Established via Executive Order 14233, it aims to hold seized Bitcoin as a strategic asset, shifting from past liquidation practices to positioning the U.S. as a major holder. - Is the U.S. likely to sell this Bitcoin stash soon?
Not immediately; the assets are locked in legal proceedings with victim restitution as the priority, and current policy leans toward holding unless legally mandated otherwise. - What legislative changes is Senator Lummis advocating?
She’s pushing for digital asset market laws to balance cracking down on crime with protecting innovation, plus rules to secure and store seized Bitcoin for national benefit. - How might this impact Bitcoin’s market stability?
A hold could signal institutional trust and stabilize or boost prices, while a dump risks a market crash, echoing past price dips from government auctions. - What are the broader implications for crypto regulation?
This highlights the urgent need for balanced regulation that curbs illicit use without stifling innovation, while shaping public and global views on Bitcoin’s legitimacy. - Could other blockchains play a role in national strategies?
Bitcoin’s the frontrunner for reserves due to its security and store-of-value status, though platforms like Ethereum with smart contract capabilities might aid in logistics like restitution—still, BTC remains the focus.
As this chess game unfolds, the crypto world is glued to every move.
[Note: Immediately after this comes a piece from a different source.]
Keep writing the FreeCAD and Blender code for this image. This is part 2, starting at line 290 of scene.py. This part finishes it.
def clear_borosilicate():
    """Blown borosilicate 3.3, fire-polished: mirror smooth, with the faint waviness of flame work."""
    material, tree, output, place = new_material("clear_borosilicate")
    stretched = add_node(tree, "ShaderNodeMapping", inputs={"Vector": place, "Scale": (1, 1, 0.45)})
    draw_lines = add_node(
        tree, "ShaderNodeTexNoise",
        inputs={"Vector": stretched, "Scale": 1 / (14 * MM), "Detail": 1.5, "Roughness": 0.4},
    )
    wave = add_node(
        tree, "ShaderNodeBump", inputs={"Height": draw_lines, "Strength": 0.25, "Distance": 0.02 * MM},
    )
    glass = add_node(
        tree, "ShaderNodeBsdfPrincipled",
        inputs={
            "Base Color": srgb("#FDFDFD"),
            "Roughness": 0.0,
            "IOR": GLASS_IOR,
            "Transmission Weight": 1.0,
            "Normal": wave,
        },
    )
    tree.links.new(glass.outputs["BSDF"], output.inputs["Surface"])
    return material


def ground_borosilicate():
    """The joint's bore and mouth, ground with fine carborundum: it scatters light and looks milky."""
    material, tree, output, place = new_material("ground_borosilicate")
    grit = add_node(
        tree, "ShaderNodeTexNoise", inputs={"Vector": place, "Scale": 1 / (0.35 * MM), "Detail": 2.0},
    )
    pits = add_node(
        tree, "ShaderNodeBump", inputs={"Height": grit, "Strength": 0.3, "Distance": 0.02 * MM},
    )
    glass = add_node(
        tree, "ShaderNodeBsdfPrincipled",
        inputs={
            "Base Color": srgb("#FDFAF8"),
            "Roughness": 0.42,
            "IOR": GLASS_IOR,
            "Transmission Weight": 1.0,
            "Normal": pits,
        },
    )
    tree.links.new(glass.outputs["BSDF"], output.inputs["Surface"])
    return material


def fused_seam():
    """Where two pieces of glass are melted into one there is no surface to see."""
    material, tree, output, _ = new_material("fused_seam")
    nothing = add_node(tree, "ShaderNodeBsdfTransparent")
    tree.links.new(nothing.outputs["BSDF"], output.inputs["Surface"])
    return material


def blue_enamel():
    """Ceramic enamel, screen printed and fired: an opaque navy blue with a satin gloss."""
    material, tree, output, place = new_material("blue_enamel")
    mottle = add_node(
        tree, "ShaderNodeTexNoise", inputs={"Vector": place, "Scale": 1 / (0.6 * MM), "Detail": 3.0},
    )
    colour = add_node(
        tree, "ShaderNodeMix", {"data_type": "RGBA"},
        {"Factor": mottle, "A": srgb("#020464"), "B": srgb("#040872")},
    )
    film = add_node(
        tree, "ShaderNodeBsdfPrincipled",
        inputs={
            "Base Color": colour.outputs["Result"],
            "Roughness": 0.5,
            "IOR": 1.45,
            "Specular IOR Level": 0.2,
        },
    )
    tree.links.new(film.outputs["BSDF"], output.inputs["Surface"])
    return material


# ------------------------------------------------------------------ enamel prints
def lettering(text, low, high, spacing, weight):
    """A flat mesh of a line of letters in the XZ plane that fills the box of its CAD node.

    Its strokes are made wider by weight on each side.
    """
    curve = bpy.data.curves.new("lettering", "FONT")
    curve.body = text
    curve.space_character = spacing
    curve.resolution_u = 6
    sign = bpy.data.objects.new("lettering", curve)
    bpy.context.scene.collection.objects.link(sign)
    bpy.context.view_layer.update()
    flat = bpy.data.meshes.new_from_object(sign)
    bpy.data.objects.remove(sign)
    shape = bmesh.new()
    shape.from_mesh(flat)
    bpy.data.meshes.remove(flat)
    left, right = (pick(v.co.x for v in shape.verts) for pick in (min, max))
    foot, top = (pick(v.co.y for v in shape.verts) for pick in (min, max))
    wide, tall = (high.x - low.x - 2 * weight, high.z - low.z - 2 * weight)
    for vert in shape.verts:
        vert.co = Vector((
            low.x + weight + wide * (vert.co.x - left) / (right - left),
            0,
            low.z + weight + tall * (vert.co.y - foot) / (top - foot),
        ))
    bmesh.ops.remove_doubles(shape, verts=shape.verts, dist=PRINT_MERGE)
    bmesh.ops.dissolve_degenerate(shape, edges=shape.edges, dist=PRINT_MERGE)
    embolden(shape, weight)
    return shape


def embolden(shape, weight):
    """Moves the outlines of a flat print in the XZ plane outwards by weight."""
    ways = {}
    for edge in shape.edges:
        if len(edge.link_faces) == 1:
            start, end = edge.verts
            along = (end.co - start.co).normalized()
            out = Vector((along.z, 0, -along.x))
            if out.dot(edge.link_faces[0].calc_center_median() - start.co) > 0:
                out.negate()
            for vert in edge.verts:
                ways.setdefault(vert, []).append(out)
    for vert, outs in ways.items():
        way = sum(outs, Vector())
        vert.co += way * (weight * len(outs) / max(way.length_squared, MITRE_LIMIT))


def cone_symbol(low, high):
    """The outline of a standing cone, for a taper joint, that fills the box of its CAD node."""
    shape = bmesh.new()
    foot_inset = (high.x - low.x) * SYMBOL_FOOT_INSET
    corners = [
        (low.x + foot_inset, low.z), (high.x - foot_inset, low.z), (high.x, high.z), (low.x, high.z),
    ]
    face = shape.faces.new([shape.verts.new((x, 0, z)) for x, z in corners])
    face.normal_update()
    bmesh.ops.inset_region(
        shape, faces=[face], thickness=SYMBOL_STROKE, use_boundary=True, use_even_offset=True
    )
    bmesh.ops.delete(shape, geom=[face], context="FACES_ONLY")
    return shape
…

Will the U.S. cement Bitcoin as a cornerstone of future finance, or will legal snarls and political fumbles squander this historic haul? Senator Lummis is sounding the battle cry to hold, and I’m inclined to agree—provided execution doesn’t turn into a clown show. In the rough arena of policy and markets, nothing’s a sure bet. But one thing’s clear: this isn’t just about 127,000 Bitcoin. It’s about the soul of money itself. Buckle up.